» Aim
Quote only the lines from the line containing "Reconstruct the object" to the line containing "from math import pi, radians, sqrt, tan", with both of those lines included, please, exactly as written.

» Material for the task
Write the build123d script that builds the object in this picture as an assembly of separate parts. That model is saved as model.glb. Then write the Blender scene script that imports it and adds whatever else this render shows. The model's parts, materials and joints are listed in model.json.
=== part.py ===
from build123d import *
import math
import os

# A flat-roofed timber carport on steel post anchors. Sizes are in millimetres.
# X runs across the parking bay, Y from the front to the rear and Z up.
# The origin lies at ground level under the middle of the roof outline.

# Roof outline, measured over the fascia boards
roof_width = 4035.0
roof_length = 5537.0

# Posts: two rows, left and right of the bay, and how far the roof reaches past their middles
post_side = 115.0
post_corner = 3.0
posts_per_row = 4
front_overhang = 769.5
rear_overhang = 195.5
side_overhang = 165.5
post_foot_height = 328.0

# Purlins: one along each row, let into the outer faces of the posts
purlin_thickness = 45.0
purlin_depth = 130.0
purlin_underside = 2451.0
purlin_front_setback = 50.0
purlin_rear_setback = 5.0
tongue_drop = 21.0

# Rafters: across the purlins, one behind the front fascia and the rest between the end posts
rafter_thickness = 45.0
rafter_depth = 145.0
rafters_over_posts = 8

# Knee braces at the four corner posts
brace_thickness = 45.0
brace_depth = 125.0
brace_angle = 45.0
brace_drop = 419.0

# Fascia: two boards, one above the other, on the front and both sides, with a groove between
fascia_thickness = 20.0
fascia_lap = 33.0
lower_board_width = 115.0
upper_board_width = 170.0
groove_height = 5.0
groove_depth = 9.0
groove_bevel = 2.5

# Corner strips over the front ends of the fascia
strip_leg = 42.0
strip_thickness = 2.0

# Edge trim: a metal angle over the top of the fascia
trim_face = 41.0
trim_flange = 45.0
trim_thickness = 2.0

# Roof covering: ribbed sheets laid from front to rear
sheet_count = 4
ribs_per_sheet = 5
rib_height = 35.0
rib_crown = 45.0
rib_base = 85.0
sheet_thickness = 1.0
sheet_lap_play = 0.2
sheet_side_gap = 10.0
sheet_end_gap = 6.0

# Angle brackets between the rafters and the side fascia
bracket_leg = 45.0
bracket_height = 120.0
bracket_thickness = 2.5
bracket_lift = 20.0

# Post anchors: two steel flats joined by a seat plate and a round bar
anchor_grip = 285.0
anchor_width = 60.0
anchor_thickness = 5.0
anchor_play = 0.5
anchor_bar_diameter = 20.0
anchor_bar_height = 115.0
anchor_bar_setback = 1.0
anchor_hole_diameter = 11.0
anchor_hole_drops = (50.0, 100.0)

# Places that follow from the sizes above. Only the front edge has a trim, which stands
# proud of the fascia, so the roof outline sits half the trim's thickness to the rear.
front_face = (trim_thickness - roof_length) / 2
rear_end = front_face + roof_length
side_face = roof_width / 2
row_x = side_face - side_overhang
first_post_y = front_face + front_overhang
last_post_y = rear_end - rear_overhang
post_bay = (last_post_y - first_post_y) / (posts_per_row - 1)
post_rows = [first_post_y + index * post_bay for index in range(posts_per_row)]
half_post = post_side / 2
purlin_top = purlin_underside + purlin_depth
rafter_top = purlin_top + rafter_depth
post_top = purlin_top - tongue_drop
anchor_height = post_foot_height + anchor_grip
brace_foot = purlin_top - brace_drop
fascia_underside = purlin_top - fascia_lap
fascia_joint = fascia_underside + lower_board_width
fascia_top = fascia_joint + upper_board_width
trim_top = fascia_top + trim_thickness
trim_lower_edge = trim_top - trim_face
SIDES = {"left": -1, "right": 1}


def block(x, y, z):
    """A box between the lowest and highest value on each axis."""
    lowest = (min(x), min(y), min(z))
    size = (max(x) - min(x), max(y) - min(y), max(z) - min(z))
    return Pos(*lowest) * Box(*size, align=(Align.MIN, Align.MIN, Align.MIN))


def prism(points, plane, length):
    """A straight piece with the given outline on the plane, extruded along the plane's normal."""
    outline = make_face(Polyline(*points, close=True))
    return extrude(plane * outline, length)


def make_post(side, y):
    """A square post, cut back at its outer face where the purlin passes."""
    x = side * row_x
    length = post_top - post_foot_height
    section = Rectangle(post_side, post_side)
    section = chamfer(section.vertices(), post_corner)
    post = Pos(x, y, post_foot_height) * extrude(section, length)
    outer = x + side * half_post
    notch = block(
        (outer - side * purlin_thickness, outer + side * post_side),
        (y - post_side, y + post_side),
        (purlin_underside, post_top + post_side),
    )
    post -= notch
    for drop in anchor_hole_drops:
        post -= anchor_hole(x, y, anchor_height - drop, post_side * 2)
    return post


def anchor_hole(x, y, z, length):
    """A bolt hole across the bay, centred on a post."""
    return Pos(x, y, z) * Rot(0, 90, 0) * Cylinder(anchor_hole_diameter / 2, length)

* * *

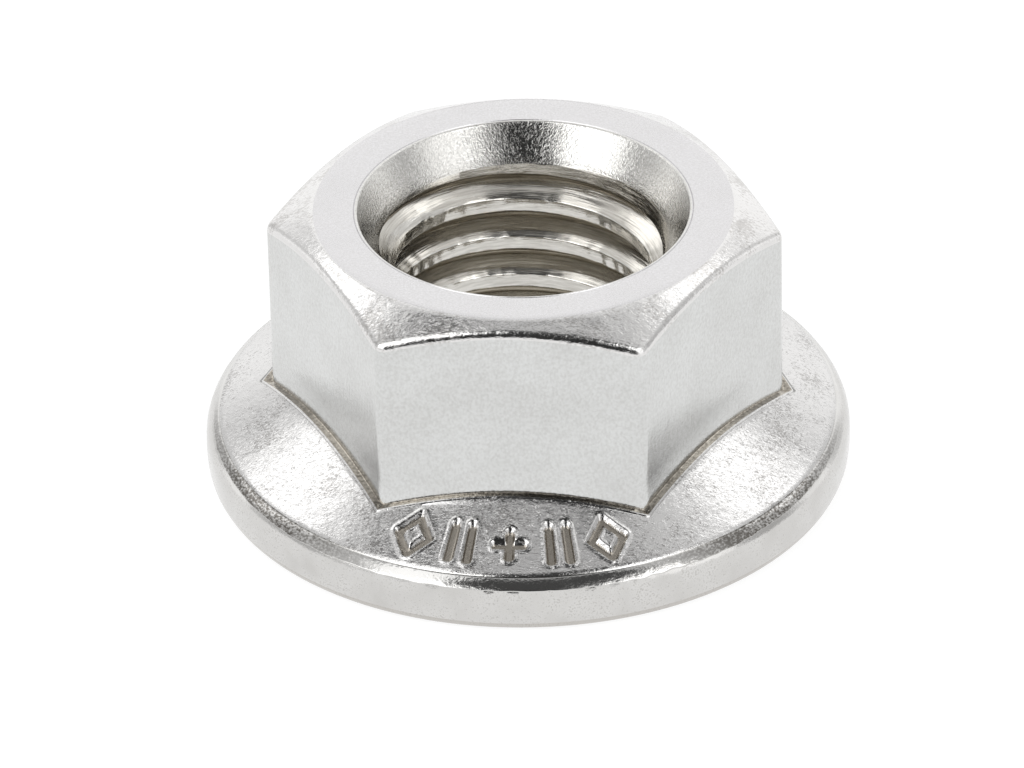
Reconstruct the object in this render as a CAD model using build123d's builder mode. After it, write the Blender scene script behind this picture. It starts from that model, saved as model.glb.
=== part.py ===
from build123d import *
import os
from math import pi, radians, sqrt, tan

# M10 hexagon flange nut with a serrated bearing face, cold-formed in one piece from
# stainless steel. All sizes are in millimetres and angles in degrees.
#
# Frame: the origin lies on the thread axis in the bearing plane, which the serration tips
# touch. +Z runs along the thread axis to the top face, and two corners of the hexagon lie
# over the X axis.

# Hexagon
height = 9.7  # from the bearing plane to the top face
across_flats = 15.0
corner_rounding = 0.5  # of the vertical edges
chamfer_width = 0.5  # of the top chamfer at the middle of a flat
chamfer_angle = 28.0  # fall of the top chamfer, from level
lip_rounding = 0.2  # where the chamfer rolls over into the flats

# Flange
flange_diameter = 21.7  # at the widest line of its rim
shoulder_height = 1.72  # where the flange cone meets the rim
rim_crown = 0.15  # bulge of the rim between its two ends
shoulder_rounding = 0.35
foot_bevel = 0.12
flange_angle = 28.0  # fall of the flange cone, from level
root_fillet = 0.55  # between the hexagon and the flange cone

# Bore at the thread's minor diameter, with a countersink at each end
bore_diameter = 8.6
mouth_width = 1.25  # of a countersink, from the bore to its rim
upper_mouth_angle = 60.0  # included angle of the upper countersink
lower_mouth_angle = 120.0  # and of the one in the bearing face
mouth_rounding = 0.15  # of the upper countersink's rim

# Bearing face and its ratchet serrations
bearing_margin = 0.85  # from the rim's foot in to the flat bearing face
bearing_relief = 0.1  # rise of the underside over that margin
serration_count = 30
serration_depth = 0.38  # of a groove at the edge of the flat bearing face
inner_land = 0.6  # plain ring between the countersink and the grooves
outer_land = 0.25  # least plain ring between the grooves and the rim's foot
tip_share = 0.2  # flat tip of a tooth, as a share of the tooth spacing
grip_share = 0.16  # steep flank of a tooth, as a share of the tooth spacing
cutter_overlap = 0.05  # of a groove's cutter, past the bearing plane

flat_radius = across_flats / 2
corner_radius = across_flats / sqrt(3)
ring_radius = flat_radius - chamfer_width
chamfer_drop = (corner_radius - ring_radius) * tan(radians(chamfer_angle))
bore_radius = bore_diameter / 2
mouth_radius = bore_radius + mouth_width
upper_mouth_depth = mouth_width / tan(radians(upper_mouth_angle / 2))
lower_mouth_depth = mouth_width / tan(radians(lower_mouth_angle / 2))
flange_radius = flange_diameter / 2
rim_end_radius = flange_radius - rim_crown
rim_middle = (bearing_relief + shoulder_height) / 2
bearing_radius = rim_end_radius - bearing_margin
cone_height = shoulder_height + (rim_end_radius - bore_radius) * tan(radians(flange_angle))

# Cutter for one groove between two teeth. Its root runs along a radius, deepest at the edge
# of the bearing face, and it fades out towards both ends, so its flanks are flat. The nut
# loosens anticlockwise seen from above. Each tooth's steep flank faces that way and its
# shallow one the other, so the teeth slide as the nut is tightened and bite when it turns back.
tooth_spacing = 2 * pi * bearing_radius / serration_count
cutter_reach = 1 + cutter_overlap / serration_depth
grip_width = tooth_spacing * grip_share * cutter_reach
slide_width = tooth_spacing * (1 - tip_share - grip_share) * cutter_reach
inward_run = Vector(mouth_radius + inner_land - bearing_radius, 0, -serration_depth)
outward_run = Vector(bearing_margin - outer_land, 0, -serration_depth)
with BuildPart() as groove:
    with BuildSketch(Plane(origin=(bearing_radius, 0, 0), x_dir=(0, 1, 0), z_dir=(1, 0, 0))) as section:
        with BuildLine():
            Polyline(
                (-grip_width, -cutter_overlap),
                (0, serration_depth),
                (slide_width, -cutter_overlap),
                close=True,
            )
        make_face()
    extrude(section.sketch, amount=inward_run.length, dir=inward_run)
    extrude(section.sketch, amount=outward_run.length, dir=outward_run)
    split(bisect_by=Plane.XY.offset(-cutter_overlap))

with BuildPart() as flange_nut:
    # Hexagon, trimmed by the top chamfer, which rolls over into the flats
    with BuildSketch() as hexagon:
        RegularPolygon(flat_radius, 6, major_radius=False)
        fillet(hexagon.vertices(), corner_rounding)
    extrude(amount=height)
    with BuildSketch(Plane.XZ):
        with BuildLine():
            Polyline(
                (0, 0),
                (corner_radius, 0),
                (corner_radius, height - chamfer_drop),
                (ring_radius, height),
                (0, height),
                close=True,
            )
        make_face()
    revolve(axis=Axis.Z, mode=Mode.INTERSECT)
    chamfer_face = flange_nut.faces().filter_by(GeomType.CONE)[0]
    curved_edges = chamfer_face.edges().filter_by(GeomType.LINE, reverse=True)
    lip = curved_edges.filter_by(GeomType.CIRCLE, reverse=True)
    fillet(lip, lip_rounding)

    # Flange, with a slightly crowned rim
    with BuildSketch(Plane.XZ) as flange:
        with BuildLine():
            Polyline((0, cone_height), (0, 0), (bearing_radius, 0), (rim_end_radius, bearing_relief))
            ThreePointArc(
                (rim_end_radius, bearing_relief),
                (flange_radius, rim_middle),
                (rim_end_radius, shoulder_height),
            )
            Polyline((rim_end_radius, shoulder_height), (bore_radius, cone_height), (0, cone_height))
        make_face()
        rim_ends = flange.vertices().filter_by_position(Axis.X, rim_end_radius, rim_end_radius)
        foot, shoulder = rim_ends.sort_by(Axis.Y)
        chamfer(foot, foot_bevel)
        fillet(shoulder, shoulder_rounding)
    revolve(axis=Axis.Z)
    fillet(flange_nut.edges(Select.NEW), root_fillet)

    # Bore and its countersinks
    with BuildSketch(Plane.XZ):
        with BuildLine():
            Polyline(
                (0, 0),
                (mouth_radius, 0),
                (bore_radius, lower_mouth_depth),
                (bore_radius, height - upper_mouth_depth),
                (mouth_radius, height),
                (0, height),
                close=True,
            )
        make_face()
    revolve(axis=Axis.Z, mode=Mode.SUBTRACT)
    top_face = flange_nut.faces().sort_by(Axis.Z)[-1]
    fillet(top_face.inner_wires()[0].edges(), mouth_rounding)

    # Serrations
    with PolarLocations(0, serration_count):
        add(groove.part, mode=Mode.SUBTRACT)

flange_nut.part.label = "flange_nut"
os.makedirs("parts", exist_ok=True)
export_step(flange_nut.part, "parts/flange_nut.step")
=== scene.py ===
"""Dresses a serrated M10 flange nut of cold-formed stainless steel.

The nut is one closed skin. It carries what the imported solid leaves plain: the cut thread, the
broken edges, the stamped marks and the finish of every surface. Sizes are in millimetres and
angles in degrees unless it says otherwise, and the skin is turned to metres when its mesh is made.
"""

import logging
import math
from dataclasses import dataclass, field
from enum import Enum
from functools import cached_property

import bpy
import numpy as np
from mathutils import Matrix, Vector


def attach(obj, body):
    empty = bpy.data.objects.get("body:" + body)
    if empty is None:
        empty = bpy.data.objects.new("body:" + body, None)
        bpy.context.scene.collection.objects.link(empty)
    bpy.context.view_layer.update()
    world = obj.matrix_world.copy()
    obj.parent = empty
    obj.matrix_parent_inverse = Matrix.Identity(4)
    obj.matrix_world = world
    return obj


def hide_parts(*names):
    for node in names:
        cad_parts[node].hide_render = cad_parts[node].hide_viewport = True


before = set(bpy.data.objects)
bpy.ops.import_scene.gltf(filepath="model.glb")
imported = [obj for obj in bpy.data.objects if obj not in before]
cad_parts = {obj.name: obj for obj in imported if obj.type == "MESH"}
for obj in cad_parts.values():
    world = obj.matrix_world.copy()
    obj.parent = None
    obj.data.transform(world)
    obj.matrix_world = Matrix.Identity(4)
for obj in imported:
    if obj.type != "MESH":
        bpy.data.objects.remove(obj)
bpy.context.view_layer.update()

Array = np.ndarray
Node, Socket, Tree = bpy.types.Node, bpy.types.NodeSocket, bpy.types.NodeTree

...

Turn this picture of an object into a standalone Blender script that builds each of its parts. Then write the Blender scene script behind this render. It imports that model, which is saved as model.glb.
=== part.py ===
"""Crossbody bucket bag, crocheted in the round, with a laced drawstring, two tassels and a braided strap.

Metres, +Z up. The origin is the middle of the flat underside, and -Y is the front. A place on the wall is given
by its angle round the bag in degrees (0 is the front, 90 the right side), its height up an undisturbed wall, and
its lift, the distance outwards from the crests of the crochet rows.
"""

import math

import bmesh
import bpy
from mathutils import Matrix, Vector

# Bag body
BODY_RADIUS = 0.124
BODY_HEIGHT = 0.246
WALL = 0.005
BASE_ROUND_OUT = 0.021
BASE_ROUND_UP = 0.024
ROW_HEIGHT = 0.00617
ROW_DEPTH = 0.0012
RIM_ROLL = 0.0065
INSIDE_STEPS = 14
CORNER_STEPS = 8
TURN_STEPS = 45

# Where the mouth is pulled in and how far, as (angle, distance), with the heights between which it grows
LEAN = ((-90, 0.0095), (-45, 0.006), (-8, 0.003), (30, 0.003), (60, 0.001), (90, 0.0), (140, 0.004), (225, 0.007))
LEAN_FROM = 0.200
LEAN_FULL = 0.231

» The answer
Reconstruct the object in this render as a CAD model using build123d's builder mode. After it, write the Blender scene script behind this picture. It starts from that model, saved as model.glb.
=== part.py ===
from build123d import *
import os
from math import pi, radians, sqrt, tan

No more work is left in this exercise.